For a long time, standard units were defined by physical prototypes, but advancements in technology and precision have led to standards based on universal constants, such as the speed of light. Consistent measurements are so integral to our daily lives that it’s easy to overlook their significance. Just as it emerged from a political revolution, the metric system remains vital for future scientific advancements.
Create an interactive timeline that traces the history of measurement systems from ancient times to the present day. Include key events such as the French Revolution, the establishment of the metric system, and significant milestones in its global adoption. Use online tools like Tiki-Toki or TimelineJS to make your timeline engaging and visually appealing.
Participate in a classroom debate on the pros and cons of the metric system versus the U.S. customary units. Divide into two groups, with one advocating for the metric system and the other for the U.S. customary units. Research and present arguments on efficiency, ease of use, and global standardization. Conclude with a discussion on which system is more beneficial in today’s world.
Engage in a hands-on activity where you convert various measurements from the U.S. customary units to the metric system and vice versa. Use real-world examples such as recipes, distances, and weights. Create a worksheet with different conversion problems and work in pairs to solve them. This will help reinforce your understanding of both systems.
Conduct a research project on how different countries transitioned to the metric system. Choose a country and investigate the historical, political, and social factors that influenced its adoption of the metric system. Present your findings in a multimedia presentation, including maps, charts, and historical documents.
Perform a science experiment that involves precise measurements using the metric system. For example, you could measure the growth of plants under different conditions or the density of various liquids. Record your measurements accurately and analyze the data to draw conclusions.
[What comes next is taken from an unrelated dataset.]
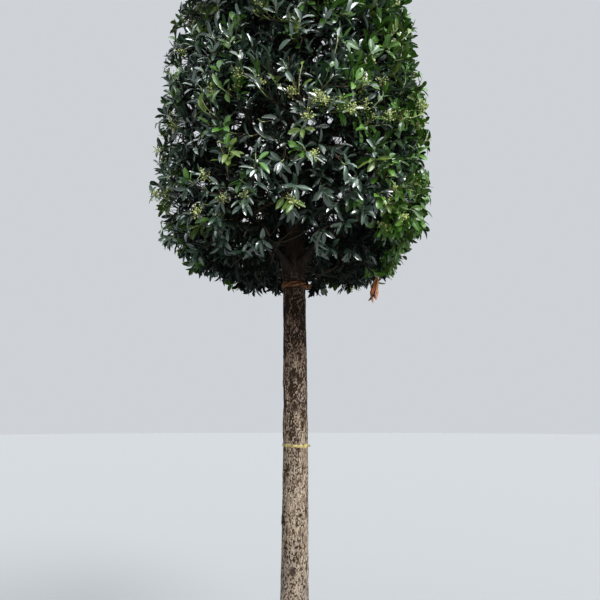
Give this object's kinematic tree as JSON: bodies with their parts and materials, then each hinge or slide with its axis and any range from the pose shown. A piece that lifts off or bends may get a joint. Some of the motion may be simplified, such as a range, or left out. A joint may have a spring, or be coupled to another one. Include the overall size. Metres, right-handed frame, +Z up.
{
  "type": "potted holly",
  "caption": "Tall evergreen standard tree with a clear straight stem and a dense egg-shaped crown of glossy leaves, in a round nursery pot.",
  "frame": {"origin": "middle of the flat underside of the pot, where it stands on the ground", "axes": "+Z up along the stem, -Y towards the viewer of the picture, +X to that viewer's right"},
  "size_m": [1.3606, 1.3656, 4.1614],
  "materials": {
    "pot_plastic": "satin black moulded plastic, dusty",
    "compost": "dark potting compost under chips of brown bark",
    "trunk_bark": "buff-grey bark, thickly speckled with dark brown dots",
    "bough_bark": "grey-brown young bark, matt",
    "foliage": "glossy dark green leaves with yellow-green midribs, and fresher green young ones",
    "orange_strap": "weathered rust-orange strap",
    "yellow_tape": "thin yellow plastic tape"
  },
  "bodies": {
    "root": {"pot": "pot_plastic", "compost": "compost", "trunk": "trunk_bark", "orange_strap": "orange_strap", "yellow_tape": "yellow_tape", "bough_low_1": "bough_bark", "bough_low_2": "bough_bark", "bough_low_3": "bough_bark", "bough_low_4": "bough_bark", "bough_low_5": "bough_bark", "bough_middle_1": "bough_bark", "bough_middle_2": "bough_bark", "bough_middle_3": "bough_bark", "bough_middle_4": "bough_bark", "bough_middle_5": "bough_bark", "bough_high_1": "bough_bark", "bough_high_2": "bough_bark", "bough_high_3": "bough_bark", "bough_high_4": "bough_bark", "bough_upper_1": "bough_bark", "bough_upper_2": "bough_bark", "bough_upper_3": "bough_bark", "foliage_low_1": "foliage", "foliage_low_2": "foliage", "foliage_low_3": "foliage", "foliage_low_4": "foliage", "foliage_low_5": "foliage", "foliage_middle_1": "foliage", "foliage_middle_2": "foliage", "foliage_middle_3": "foliage", "foliage_middle_4": "foliage", "foliage_middle_5": "foliage", "foliage_high_1": "foliage", "foliage_high_2": "foliage", "foliage_high_3": "foliage", "foliage_high_4": "foliage", "foliage_upper_1": "foliage", "foliage_upper_2": "foliage", "foliage_upper_3": "foliage", "foliage_crest": "foliage"}
  },
  "joints": []
}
This activity will highlight the importance of standardized measurements in scientific research.
Revolution – A significant change that usually occurs in a relatively short period of time, often in a political, social, or economic context. – The Industrial Revolution dramatically altered the way goods were produced and consumed in the 19th century.
Metric – A system or standard of measurement. – The metric system is used worldwide in science for its simplicity and ease of conversion.
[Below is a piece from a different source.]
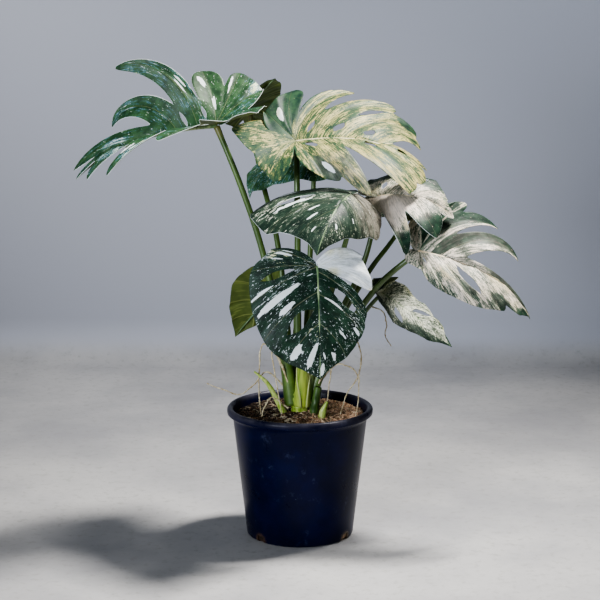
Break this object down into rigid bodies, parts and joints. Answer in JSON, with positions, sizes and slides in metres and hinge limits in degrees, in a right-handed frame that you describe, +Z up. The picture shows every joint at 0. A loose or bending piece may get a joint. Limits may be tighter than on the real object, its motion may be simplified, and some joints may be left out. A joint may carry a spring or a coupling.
{
  "type": "potted monstera plant",
  "caption": "Variegated monstera with split, windowed, cream-marbled leaves on arching stalks, aerial roots and bark soil, in a round tapered plastic nursery pot.",
  "frame": {"origin": "middle of the pot's underside", "axes": "+Z up, -Y towards the plant's front, +X to the right as seen from the front"},
  "size_m": [0.7722, 0.388, 0.8114],
  "materials": {
    "pot": "satin navy plastic",
    "soil": "damp bark and coir",
    "stem": "smooth green stem",
    "stalk": "waxy green",
    "shoot": "waxy light green",
    "root": "dry bark",
    "green_blade": "glossy dark green with cream flecks",
    "cream_blade": "glossy cream with green marbling"
  },
  "bodies": {
    "root": {"pot": "pot", "soil": "soil", "stem": "stem", "stub": "stem", "shoot_left": "shoot", "shoot_right": "shoot", "leaf_a": "green_blade", "leaf_b": "cream_blade", "leaf_c": "green_blade", "leaf_d": "cream_blade", "leaf_e": "green_blade", "leaf_f": "cream_blade", "leaf_g": "cream_blade", "leaf_h": "green_blade", "leaf_i": "green_blade", "leaf_j": "green_blade", "leaf_k": "green_blade", "stalk_a": "stalk", "stalk_b": "stalk", "stalk_c": "stalk", "stalk_d": "stalk", "stalk_e": "stalk", "stalk_f": "stalk", "stalk_g": "stalk", "stalk_h": "stalk", "stalk_i": "stalk", "stalk_j": "stalk", "stalk_k": "stalk", "root_1": "root", "root_2": "root", "root_3": "root", "root_4": "root", "root_5": "root", "root_6": "root", "root_7": "root", "root_8": "root"}
  },
  "joints": []
}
Measurement – The process of obtaining the size, length, or amount of something, typically using standard units. – Accurate measurement of time was crucial for navigation during the Age of Exploration.
History – The study of past events, particularly in human affairs. – Understanding history helps us learn from past mistakes and successes.
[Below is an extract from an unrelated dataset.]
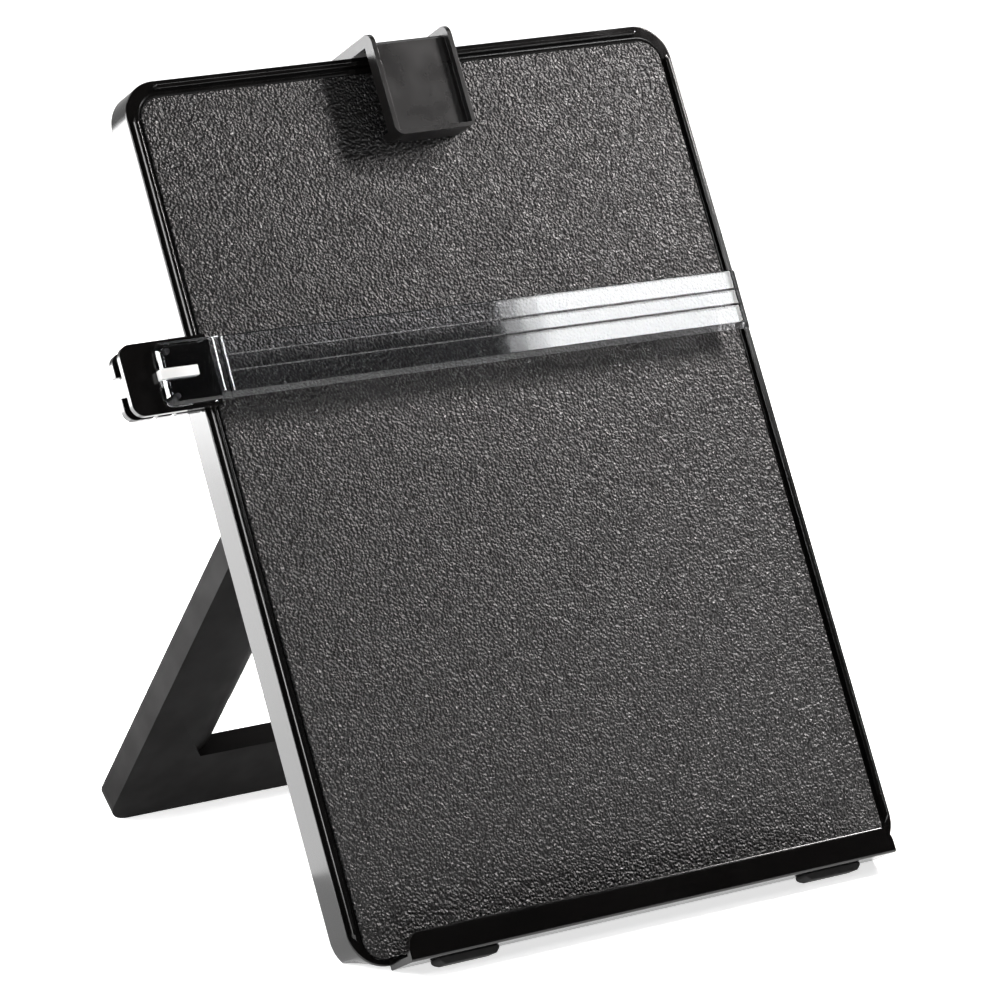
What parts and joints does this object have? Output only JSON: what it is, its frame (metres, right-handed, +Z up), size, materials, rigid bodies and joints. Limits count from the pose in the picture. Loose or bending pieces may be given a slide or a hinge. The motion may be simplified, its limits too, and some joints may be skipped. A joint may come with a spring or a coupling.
{
  "type": "desktop copy holder with line guide",
  "caption": "Black plastic desktop copy holder with a bottom ledge, rear easel leg, sprung paper clip on the top edge and a clear line guide that slides along the board.",
  "frame": {"origin": "centre of the bounding box on the desk, with the holder standing open as in use", "axes": "+X to the right seen from the reader, +Y away from the reader towards the easel leg, +Z up"},
  "size_m": [0.2594, 0.2084, 0.2883],
  "materials": {
    "black_plastic": "satin",
    "grained_plastic": "pebble grain",
    "clip_plastic": "satin",
    "clear_plastic": "clear, polished",
    "black_rubber": "matte",
    "dark_steel": "black",
    "bright_steel": "plain"
  },
  "bodies": {
    "board": {"front_shell": "black_plastic", "face_panel": "grained_plastic", "rear_cover": "black_plastic", "cover_screws": "dark_steel", "ledge": "black_plastic", "foot_pads": "black_rubber", "hinge_brackets": "black_plastic", "hinge_screws": "dark_steel", "leg_pins": "bright_steel", "detent_springs": "bright_steel", "clip_bracket": "bright_steel", "clip_screws": "dark_steel", "clip_pin": "bright_steel", "clip_spring": "bright_steel"},
    "leg": {"easel_leg": "black_plastic"},
    "clip": {"clip_lever": "clip_plastic"},
    "guide_carrier": {"rear_lever": "black_plastic", "guide_pin": "bright_steel", "guide_spring": "bright_steel"},
    "guide_lever": {"front_lever": "black_plastic", "guide_bar": "clear_plastic", "bar_screws": "dark_steel"}
  },
  "joints": [
    {"name": "leg_hinge", "type": "hinge", "parent": "board", "child": "leg", "pos_m": [0.01525, 0.00519, 0.12954], "axis": [1, 0, 0], "range_deg": [-66.7, 10]},
    {"name": "clip_hinge", "type": "hinge", "parent": "board", "child": "clip", "pos_m": [0.01525, 0.07768, 0.26945], "axis": [-1, 0, 0], "range_deg": [0, 20], "stiffness_Nm_per_rad": 0.25, "springref_deg": -20.05, "deforming": ["clip_spring"]},
    {"name": "guide_slide", "type": "slide", "parent": "board", "child": "guide_carrier", "axis": [0, 0.4863, 0.8738], "range_m": [-0.184, 0.058]},
    {"name": "guide_squeeze", "type": "hinge", "parent": "guide_carrier", "child": "guide_lever", "pos_m": [-0.10575, 0.01111, 0.18748], "axis": [0, -0.4863, -0.8738], "range_deg": [0, 9], "stiffness_Nm_per_rad": 0.2, "springref_deg": -20.05, "deforming": ["guide_spring"]}
  ]
}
Science – The systematic study of the structure and behavior of the physical and natural world through observation and experiment. – Science has played a crucial role in advancing human knowledge and technology.
Standardization – The process of making something conform to a standard. – The standardization of weights and measures was essential for fair trade in ancient civilizations.
Politics – The activities associated with the governance of a country or area, especially the debate between parties having power. – The politics of the early 20th century were heavily influenced by the rise of nationalism in Europe.
Europe – A continent located entirely in the Northern Hemisphere and mostly in the Eastern Hemisphere. – Europe was the center of many significant historical events, including the Renaissance and the World Wars.
Technology – The application of scientific knowledge for practical purposes, especially in industry. – The development of new technology during the 20th century transformed communication and transportation.
Enlightenment – An intellectual and philosophical movement that dominated the world of ideas in Europe during the 18th century. – The Enlightenment emphasized reason and individualism over tradition, influencing many revolutionary ideas.